Now imagine Barack Obama is a Republican. He’s just been elected and the economy is in the toilet. What’s his answer? Tax cuts for the rich! What if the economy’s in decent shape? Tax cuts for the rich! What if we’d just been invaded by China, Canada, and Mexico, and alien space craft were hovering over Manhattan, Los Angeles, and Washington, D.C.? Tax cuts for the rich!
This contrast carries across the board. If burning fossil fuels was harmless, for instance, would Democrats stand behind a politically fraught plan to price carbon just for the fun of it? If the private insurance industry had somehow contained costs and covered 98 percent of the people in the country, would Democrats be demanding major, complicated reforms to the health care system? Obviously not.
As I said, Ross is partially correct, especially in concluding that “ideological preconceptions always matter.” Ideology matters, but liberals realize that facts must be considered when adopting policies while conservatives ignore facts which do not fit into their ideology.
Response to the economic crisis on the part of both the left and right is primarily influenced by ideology.
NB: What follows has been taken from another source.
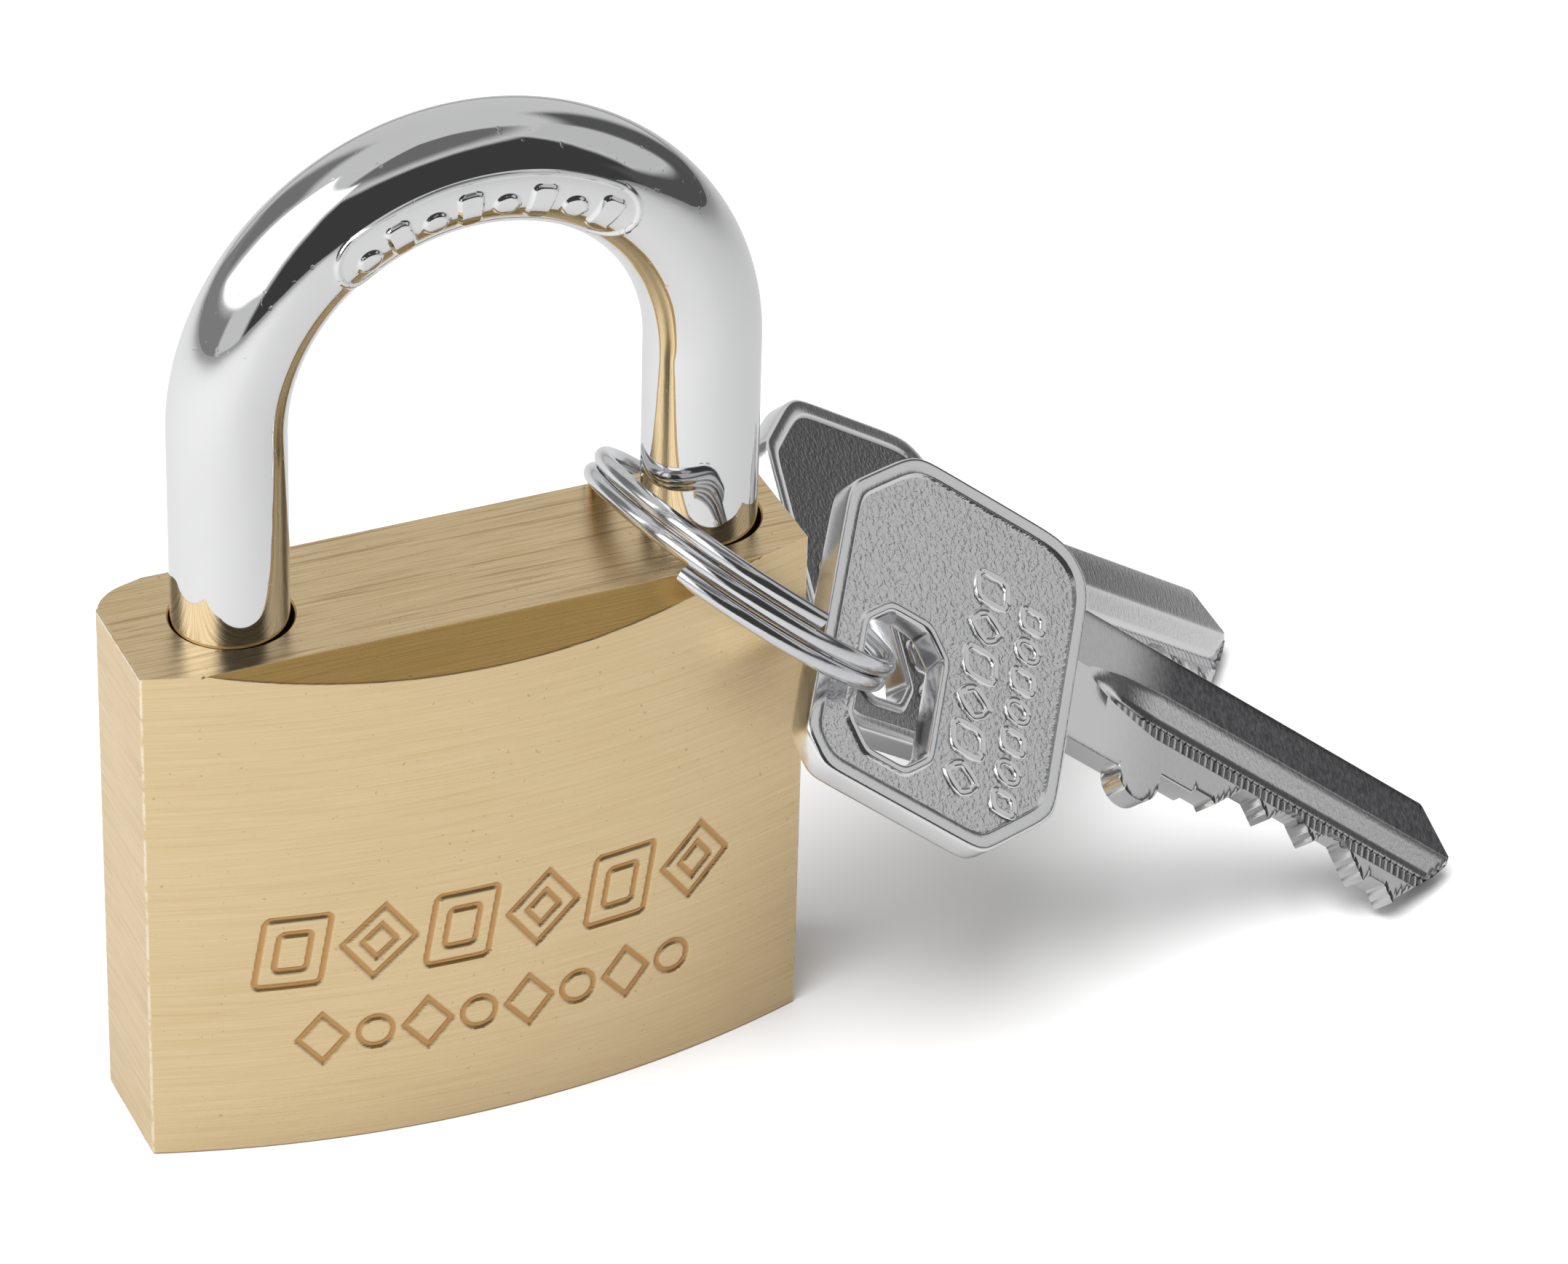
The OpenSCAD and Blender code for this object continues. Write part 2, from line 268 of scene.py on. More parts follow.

It might be true that large government spending on the infrastructure will create more jobs and strengthen the economy. It is also possible that, as we got into this mess at least partially by overspending and not saving as a society, the best response might actually be decreasing government spending and tax cuts (of course not limited to the rich). There is really no evidence to argue this on pragmatic grounds and I do not believe writers on either the left or right who are convinced that their answer is the right one. We can’t even come to an agreement as to whether the New Deal worked. Lacking facts it does make sense to consider ideology, as long as one is willing to change the policy if facts prove them wrong.
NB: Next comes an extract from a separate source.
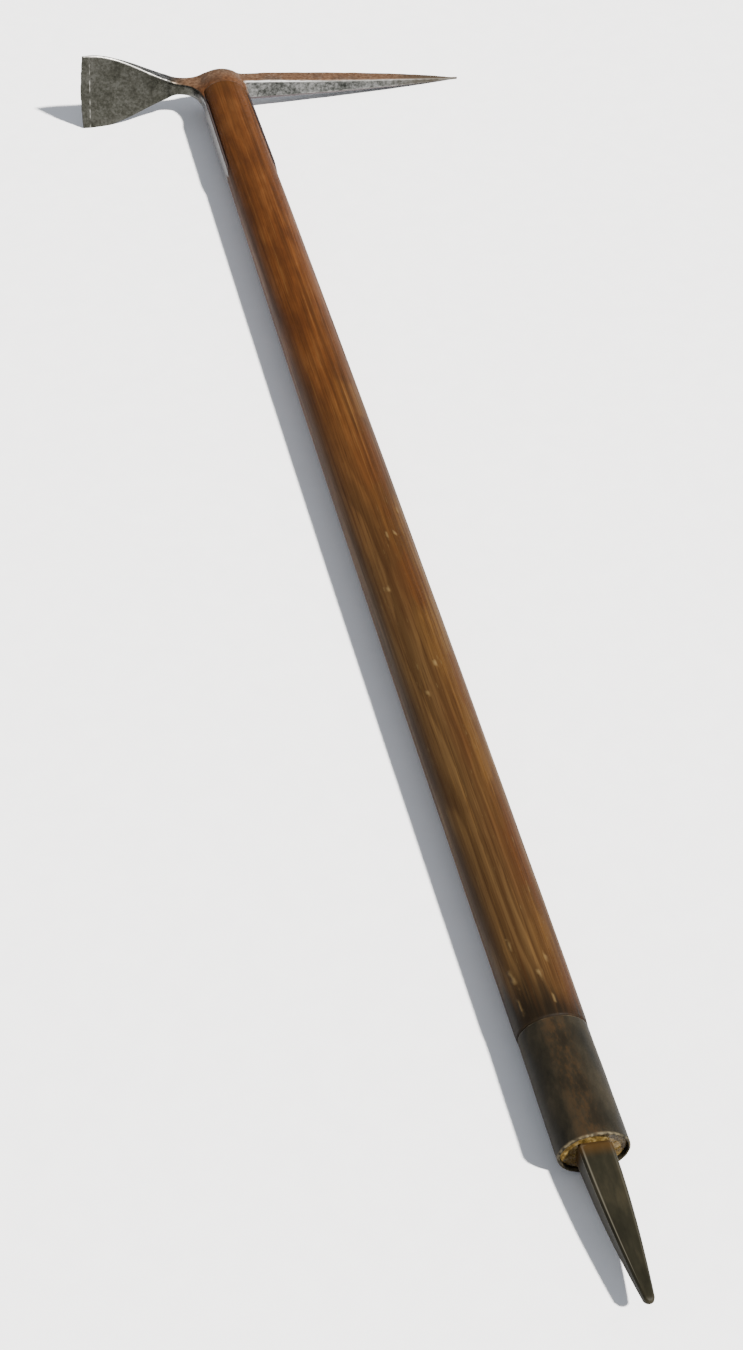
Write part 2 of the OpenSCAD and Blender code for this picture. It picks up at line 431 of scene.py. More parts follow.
def forged_steel():
    """Grey-black forged steel, brown round the socket and on top of the pick (there a painted reflection),
    bright on its arrises, with painted highlights and painted shade on the pick's chamfers, the blade's rim
    and the straps.
    """
    s = Shader("forged_steel")
    cloudy = s.noise(s.stretch(), 60, 5, 0.6)
    grit = s.noise(s.stretch(), 420, 5, 0.7)
    speck = s.noise(s.stretch(), 1100, 3, 0.7)
    grain = s.plus(s.times(cloudy, 0.45), s.times(grit, 0.55))
    x, y = s.split(s.place)[:2]
    nx, ny, nz = s.split(s.normal())
    along = s.minus(x, AXIS_X)
    blade = s.ramp(grain, [(0.36, lit(66, 66, 58)), (0.48, lit(98, 98, 88)), (0.6, lit(132, 132, 124))])
    silver = s.ramp(grain, [(0.38, lit(60, 64, 58)), (0.47, lit(130, 132, 128)),
                            (0.58, lit(206, 206, 204))])
    fresh = s.times(s.between(along, 0.0, 0.02), s.between(along, 0.10, 0.18, 1.0, 0.25),
                    s.between(y, PICK_LINE_Y - 0.026, PICK_LINE_Y - 0.018))
    grey = s.mix(fresh, blade, silver)
    grey = s.mix(s.between(speck, 0.54, 0.68, 0, 0.6), grey, lit(44, 44, 38))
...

While Ross is correct in pointing out that ideology affects many decisions, he is incorrect in using this to create an equivalency between the left and right. Obama is responding to a bad situation based upon what his economic advisers, right or wrong, have advised is the best pragmatic course. If he took office during different economic conditions, the influence of his Chicago school economic advisers would likely be more significant and we would probably see more fiscally conservative policies. Obama might be right or wrong, but he is attempting to respond to the economic crisis pragmatically. This is not changed by the fact that many liberals are supporting his policies based upon ideology. Regardless of who is ultimately right, the Republicans are certainly coming out of this looking like they are more interested in playing politics (and are perhaps even crazy as Steve Benen writes).
One major difference between liberals and conservatives is that many (although certainly not all) liberals would abandon the idea of responding to the economic crisis with massive spending if there were to be evidence that this did not work. As Jon wrote in his 2005 article, “Contemporary economic liberalism is less of an ideology than the absence of one–a rejection both of dogmatic fealty and hostility to the free market.”
Liberals (with some exceptions) generally support the free market and realize that most things are better done by the free market than by government. Liberals, not being blinded by ideology, also realize that there are certain things which the free market does not handle well. Liberals realize that such decisions must be made based upon objective facts, not based upon ideology. Chait used Bill Clinton as an example:
Bill Clinton came to office planning to spur the economy with a Keynesian stimulus, but abandoned those plans after fierce debate among his staff economists. Instead he embraced the novel goal of sparking recovery by slashing the deficit in the hopes that lower interest rates would enable sustainable growth. As that policy seemed to work, moderate liberals continued to embrace the credo of fiscal restraint. But, after the economy slid toward a recession in 2001, liberal economists abandoned short-term restraint in favor of temporary tax cuts to encourage spending.
He also noted how the Republicans have both moved further to the right, and become more ideological, in recent years. He looked back at Eisenhower, Nixon, and Ford:
Eisenhower used the federal government, rather than states and localities, to build the Federal Highway System, and he made no effort to reduce a top tax rate that stood at an absurdly high 91 percent. Nixon declared, “We are all Keynesians now.” He raised Social Security benefits and proposed an ambitious national health care plan. Conservatives have since renounced Nixon’s economic record, and no wonder. Today it would place him on the left edge of the Democratic Party.
It’s not a coincidence that the two most economically liberal Republican presidents–Nixon and his successor, Gerald Ford–also displayed the most serious interest in empiricism. Both required their assistants to produce detailed “Brandeis briefs” outlining the essential arguments on both sides of any policy debate. Ford invited Milton Friedman and John Kenneth Galbraith into the Oval Office for a free-ranging debate on economic policy.
Since the mid-’70s, the GOP has grown steadily more conservative, and therefore less pragmatic.
Taking advice from both Milton Friedman and John Kenneth Galbraith is essentially what Barack Obama is doing. His economic advisers include both Chicago school economists who have been influenced by Milton Friedman and more liberal economics who would fall closer to Galbraith.
While conservatives might attack it as “flip-flopping,” liberals realize that when the facts show that a policy has not worked, or when conditions change, it is necessary to change the policy. In contrast we have repeatedly seen Republicans stick to the same principles based upon ideology regardless of how much evidence there is that their policies have failed. Conservatives have even build extensive defenses against objective evidence, with the most extreme classifying any information source which does not share their ideology as being liberally biased.
Ideological preconceptions do matter. Often there is more than one pragmatic course of action and basing policies based upon one’s principles may be justified. Other times ideology must be set aside to make the best decision. The difference between liberals and conservatives is that liberals can look beyond their ideological preconceptions and consider the facts to develop pragmatic policies. Conservatives in recent years have demonstrated an inability to do this.